Poor Richard Gere - if only real life was more like the movies. In Pretty Woman, he married the hooker and lived happily ever after. In his new film, the romantic epic First Knight, the sexy actor stars as Lancelot opposite Sean Connery as King Arthur and Julia Ormond as the beautiful Guinevere. All ends well for the nomadic knight when he finally finds a home in Camelot and true love in the arms of Guinevere.

But in real life, things haven't worked out so happily for the 45-year-old star. Soon after arriving in London last year to make the film, his highly-publicized three-year marriage to supermodel Cindy Crawford began to fall apart. Many veteran observers of the Hollywood mating ritual smelled blood the moment the couple released their joint statement declaring their heterosexuality and monogamy, and sure enough, two months later it was all over.

What went wrong? The star carefully sidesteps any direct reference to his failed marriage and his soon-to-be ex-wife beyond that the experience hasn't soured him on the idea of marriage. "Just because marriage didn't work out doesn't mean I'll never get married again. You just try to be the best you can," he sighs. "But I have no interest in talking about it. It's really nobody else's business."

Still, the rumor mill in Hollywood has been working overtime about what really caused the fabled couple to crash and burn. One scenario has it that the star exploded when he found out that Cindy had been secretly seeing an ex-boyfriend, ex-model and club owner Rande Gerber. True or not, Gere was soon seen in the company of 22- year-old British model Laura Bailey and has also been linked with another model, Elizabeth Nottoli.

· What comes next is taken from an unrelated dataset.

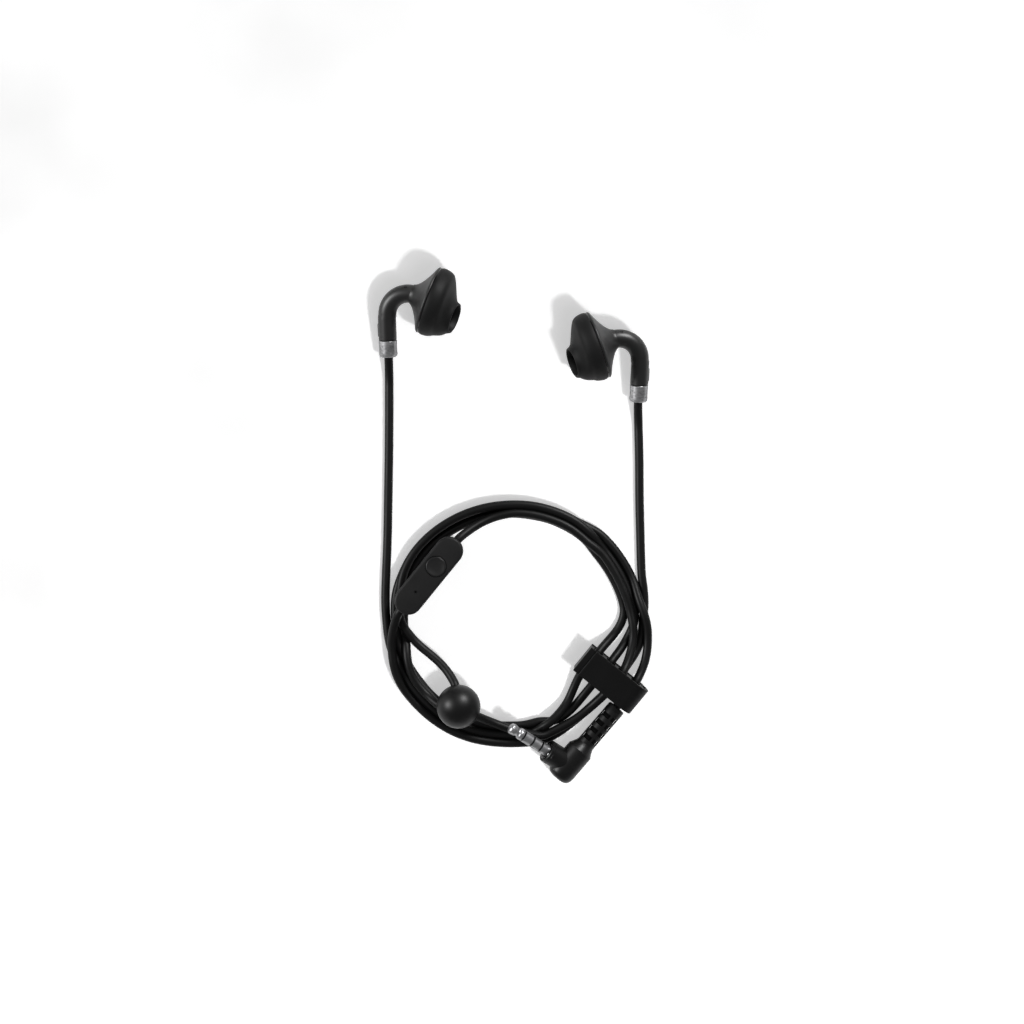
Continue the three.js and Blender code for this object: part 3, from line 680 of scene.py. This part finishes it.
INNER_FINISHES = {
    "front_baffle": PLUG_PLASTIC, "nozzle_mesh": STEEL_MESH, "driver_basket": MAGNET,
    "driver_magnet": MAGNET, "voice_coil": COPPER, "diaphragm": FILM, "cable_crimp": NICKEL,
}


def repaint(node, finish):
    """A CAD node that stays gets a finish and smooth shading."""
    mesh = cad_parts[node].data
    mesh.polygons.foreach_set("use_smooth", [True] * len(mesh.polygons))
    mesh.set_sharp_from_angle(angle=math.radians(40))
    mesh.materials.clear()
    mesh.materials.append(finish)


def make_ear(side):
    turn, mirror = EARS[side]
    slide = nozzle_slide(turn, mirror)
    tip = add(
        f"{side}_tip_skin",
        lathe(f"{side}_tip_skin", [*rounded(TIP_OUTSIDE, 60), *TIP_MOUTH, *TIP_INSIDE],
              96, slide),
        SILICONE, turn, 50,
    )
    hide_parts(f"{side}_ear_tip")
    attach(tip, f"{side}_tip")
    rear = add(
        f"{side}_rear_shell",
        lathe(f"{side}_rear_shell", [*rounded(REAR_OUTSIDE, 60), *REAR_INSIDE], 96),
        SOFT_TOUCH, turn, 50,
    )
    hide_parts(f"{side}_rear_housing")
    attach(rear, "root")
    ring = add(f"{side}_seam_ring", lathe(f"{side}_seam_ring", SEAM_RING, 96), GLOSS, turn)
    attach(ring, "root")
    make_elbow(side, turn)
    make_collar(side)
    for part, finish in INNER_FINISHES.items():
        repaint(f"{side}_{part}", finish)


BEND_STEPS, STRAIGHT_STEPS = 36, 10
VENT_SHARE = 0.22  # how far round the bend the vent lies
STEM_OUTWARD = Vector((-math.sin(ELBOW_TURN), math.cos(ELBOW_TURN), 0))
PAD_STATIONS = (2.2, 2.5, 3.0, 4.5, 6.0, 6.5, 6.8)
PAD_RADII = (0.1, 0.45, 0.55, 0.55, 0.55, 0.45, 0.1)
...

So how does he feel about such reports? "They always get it wrong, so it doesn't matter," he laughs. Does it bother him? "There's nothing I can do about it, so yeah, you learn after a while that there's really no point in being upset here, because I can have no effect on it." And indeed, Gere seems genuinely relaxed as he runs a hand through his salt-and- pepper hair.

All of this is a far cry from the angry young man persona Gere presented to the world in general and the media in particular throughout much of his earlier career. He happily accepts that he's mellowed considerably both on and off the set in recent years, although it's taken him a long time to get to that point. "Yeah, sure, but I've been doing this a long time now and you learn the lesson eventually," he admits. "I tried not doing anything - no interviews because I was very shy and didn't want to talk about myself, just the work. And part of doing the work I thought was being anonymous, being able to put a mask on and being believable as that. But once you start doing movies, you're co-opted in many ways anyhow and you become an icon, and it goes with the territory. So you start to play with the original energy, the impulse to create, along with the new energy that comes from being an icon, and hopefully use the added energy to do even better work."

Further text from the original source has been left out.